Lourenço, André, Gonçalves, João, Carvalho, Filipe, Wang, Ian J., Velo‐Antón, Guillermo
Molecular ecology 2019 v.28 no.20 pp. 4573-4591
Salamandra salamandra, adults, agricultural land, evolution, gene flow, genetic analysis, genotyping, habitat fragmentation, habitats, landscape genetics, landscapes, larvae, microsatellite repeats, mitochondria, prediction, reproduction, salamanders and newts, topography
Evolutionary changes in reproductive mode may affect co‐evolving traits, such as dispersal, although this subject remains largely underexplored. The shift from aquatic oviparous or larviparous reproduction to terrestrial viviparous reproduction in some amphibians entails skipping the aquatic larval stage and, thus, greater independence from water. Accordingly, amphibians exhibiting terrestrial viviparous reproduction may potentially disperse across a wider variety of suboptimal habitats and increase population connectivity in fragmented landscapes compared to aquatic‐breeding species. We investigated this hypothesis in the fire salamander (Salamandra salamandra), which exhibits both aquatic‐ (larviparity) and terrestrial‐breeding (viviparity) strategies. We genotyped 426 larviparous and 360 viviparous adult salamanders for 13 microsatellite loci and sequenced a mitochondrial marker for 133 larviparous and 119 viviparous individuals to compare population connectivity and landscape resistance to gene flow within a landscape genetics framework. Contrary to our predictions, viviparous populations exhibited greater differentiation and reduced genetic connectivity compared to larviparous populations. Landscape genetic analyses indicate viviparity may be partially responsible for this pattern, as water courses comprised a significant barrier only in viviparous salamanders, probably due to their fully terrestrial life cycle.
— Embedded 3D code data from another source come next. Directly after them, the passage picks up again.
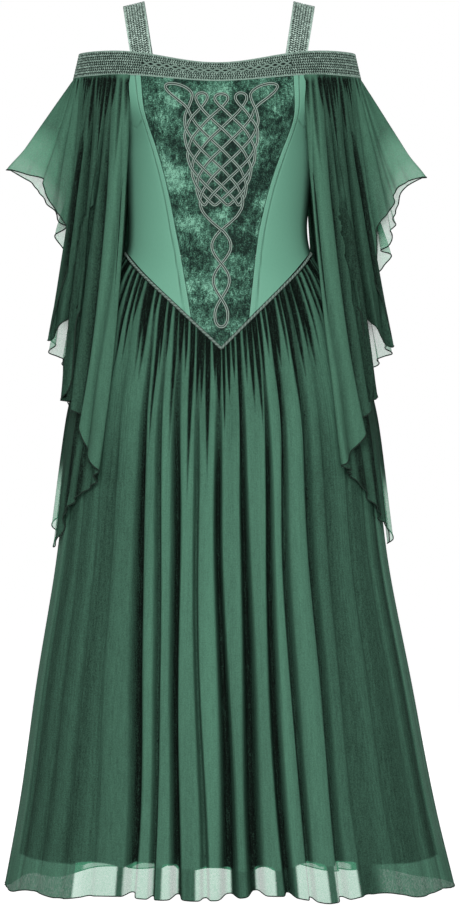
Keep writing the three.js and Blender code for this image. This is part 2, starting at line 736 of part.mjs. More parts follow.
// Moves a point out of the skirt's rings, so that the sleeve hangs just clear of the skirt.
function clearOfSkirt(point) {
  if (point.z > ARMHOLE.underLevel) return point;
  const ring = ringAt(point.z);
  const depth = (point.y < 0 ? ring.front : ring.back) + SLEEVE_CLEARANCE;
  const across = point.x - ring.shift;
  const reach = Math.hypot(across / (ring.half + SLEEVE_CLEARANCE), point.y / depth);
  if (reach >= 1) return point;
  return new THREE.Vector3(ring.shift + across / reach, point.y / reach, point.z);
}

function sleevePoint(side, hem, drop) {
  const hemPoint = new THREE.Vector3(side * hem.out, hem.y, hem.level);
  return clearOfSkirt(sleeveTop(side, hem.top).lerp(hemPoint, drop));
}

// The hem table with a row put in between each two, on a smooth curve.
function denseHem(table) {
  const count = table.length;
  return table.flatMap((row, i) => {
    const [before, next, after] = [count - 1, 1, 2].map((step) => table[(i + step) % count]);
    const middle = {};
    for (const key of ["out", "y", "level"]) {
      middle[key] = (9 * (row[key] + next[key]) - before[key] - after[key]) / 16;
    }
    middle.top = (row.top + (next.top || 1)) / 2;
    return [row, middle];
  });
}

function buildSleeves() {
  const parts = [
    { name: "sleeve_left", side: -1, table: SLEEVE_HEM_LEFT },
    { name: "sleeve_right", side: 1, table: SLEEVE_HEM_RIGHT },
  ];
  for (const { name, side, table } of parts) {
    const hem = denseHem(table);
    const rows = SLEEVE_DROPS.map(({ drop }) => {
      const row = hem.map((stretch) => sleevePoint(side, stretch, drop));
      return side > 0 ? row.reverse() : row;
    });
    const atCorner = (top) => Math.abs(Math.abs(top - 0.5) - 1 / 6) < SLEEVE_CORNER;
    const gathered = hem.map(({ top }, c) => c % 2 === 1 && !atCorner(top));
    if (side > 0) gathered.reverse();
    const raise = (c, r) => (gathered[c] ? SLEEVE_DROPS[r].gather : 0);
    addPiece(name, wallGeometry({ rows, closed: true, wall: WALL.sleeve, raise }), "chiffon");
  }
}

// ---- Interlace on the velvet ----
// A place on the front: x across, level up, height above the cloth.
function onVelvet(x, level, height) {
  const ring = ringAt(level);
  const angle = Math.asin((x - ring.shift) / ring.half);
  const up = ovalNormal(ring, angle);
  return { point: torsoPoint(angle, level).addScaledVector(up, height), up };
}

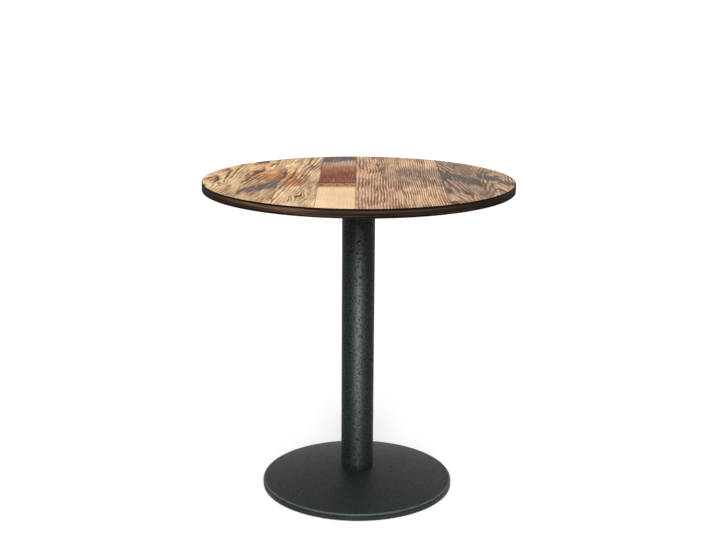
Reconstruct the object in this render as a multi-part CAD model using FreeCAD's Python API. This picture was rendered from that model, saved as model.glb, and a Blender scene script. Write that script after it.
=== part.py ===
import FreeCAD, Part
import math
import os

# Round bistro table: a wood-pattern laminated top on a black steel column and a low domed base.
# Millimetres, +Z up. The origin is on the floor, on the column's axis, and -Y is the front.
# Threads are plain cylinders.

# The table as a whole
TABLE_HEIGHT = 738.0
TOP_DIAMETER = 710.0
BASE_DIAMETER = 450.0
COLUMN_DIAMETER = 76.0

# The laminated top
TOP_THICKNESS = 20.0
LAMINATE_THICKNESS = 0.8
BAND_THICKNESS = 2.0
BAND_ROUNDING = 1.5
BAND_ROUNDING_MOST_SHARE = 0.9

# The threaded inserts in the core board
INSERT_DIAMETER = 9.0
INSERT_LENGTH = 12.0
INSERT_HOLE_SPARE = 1.0
INSERT_LEAD_IN = 0.8

# The screws and washers that hold the top on the spider
SCREW_DIAMETER = 6.0
SCREW_LENGTH = 20.0
SCREW_HEAD_DIAMETER = 10.5
SCREW_HEAD_HEIGHT = 3.3
SCREW_HEAD_ROUNDING = 1.6
SCREW_SOCKET_WIDTH = 4.0
SCREW_SOCKET_DEPTH = 2.0
SCREW_WASHER_DIAMETER = 12.0
SCREW_WASHER_THICKNESS = 1.6
SCREW_HOLE_CLEARANCE = 0.3
THREAD_CLEARANCE = 0.05

# The cast spider under the top
SPIDER_SPAN = 364.0
ARM_COUNT = 4
ARM_FIRST_ANGLE = 45.0
ARM_ROOT_WIDTH = 54.0
ARM_TIP_WIDTH = 32.0
ARM_WEB_THICKNESS = 6.0
ARM_RIB_THICKNESS = 5.0
ARM_TIP_HEIGHT = 10.0
ARM_SCREW_SPACING = 62.0
ARM_ROOT_FILLET = 4.0
HUB_MARGIN = 5.0
HUB_CHAMFER = 1.5
HUB_POCKET_ROOM = 4.0
HUB_POCKET_SINK = 2.0
HUB_TOP_SPARE = 3.7
HUB_WEB_THICKNESS = 8.0
SPIGOT_LENGTH = 16.0
SPIGOT_WALL = 7.0
SPIGOT_CLEARANCE = 0.25
SPIGOT_LEAD_IN = 1.5

# The column tube and the cup that centres its foot
COLUMN_WALL = 2.0
CUP_HEIGHT = 12.0
CUP_WALL = 2.5
CUP_ROUNDING = 2.0

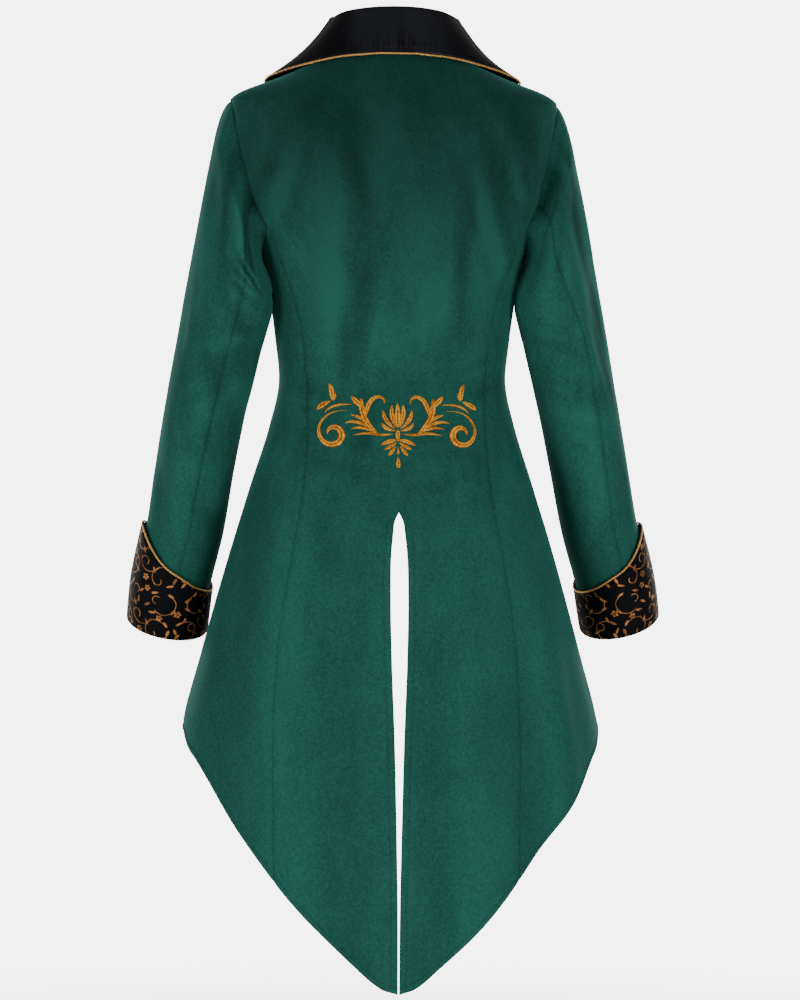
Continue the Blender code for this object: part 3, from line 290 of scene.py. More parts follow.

# Bands of painted light and shade on the sleeves, as the body's.
SLEEVE_SHADING_BANDS = (
    rows_of(SleeveFold, (
        (34, 0.010, 26, 0.220, 0.0065, 1.7, 0.4), (46, 0.020, 36, 0.300, 0.0065, -1.8, 0.3),
        (56, 0.000, 60, 0.110, 0.0090, 1.3, 0.3), (68, 0.010, 50, 0.140, 0.0060, -1.2, 0.3),
        (22, 0.180, 19, 0.360, 0.0060, 1.3, 0.4), (31, 0.200, 31, 0.370, 0.0060, -1.5, 0.4),
        (80, 0.300, 84, 0.520, 0.0180, 0.6, 0.2),
    ), -1)
    + rows_of(SleeveFold, (
        (84, 0.000, 100, 0.130, 0.0075, 1.5, 0.4), (104, 0.020, 116, 0.130, 0.0060, -1.8, 0.4),
        (60, 0.020, 74, 0.160, 0.0060, -1.0, 0.3), (40, 0.050, 52, 0.240, 0.0100, 0.9, 0.2),
        (95, 0.125, 130, 0.150, 0.0060, -1.5, 0.5), (92, 0.162, 124, 0.180, 0.0060, 1.2, 0.5),
        (96, 0.200, 128, 0.270, 0.0120, -1.0, 0.2), (84, 0.290, 110, 0.330, 0.0100, -0.8, 0.2),
    ), 1)
)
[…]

Agricultural areas and, to a lesser extent, topography also decreased genetic connectivity in both larviparous and viviparous populations. This study is one of very few to explicitly demonstrate the evolution of a derived reproductive mode affects patterns of genetic connectivity. Our findings open avenues for future research to better understand the eco‐evolutionary implications underlying the emergence of terrestrial reproduction in amphibians.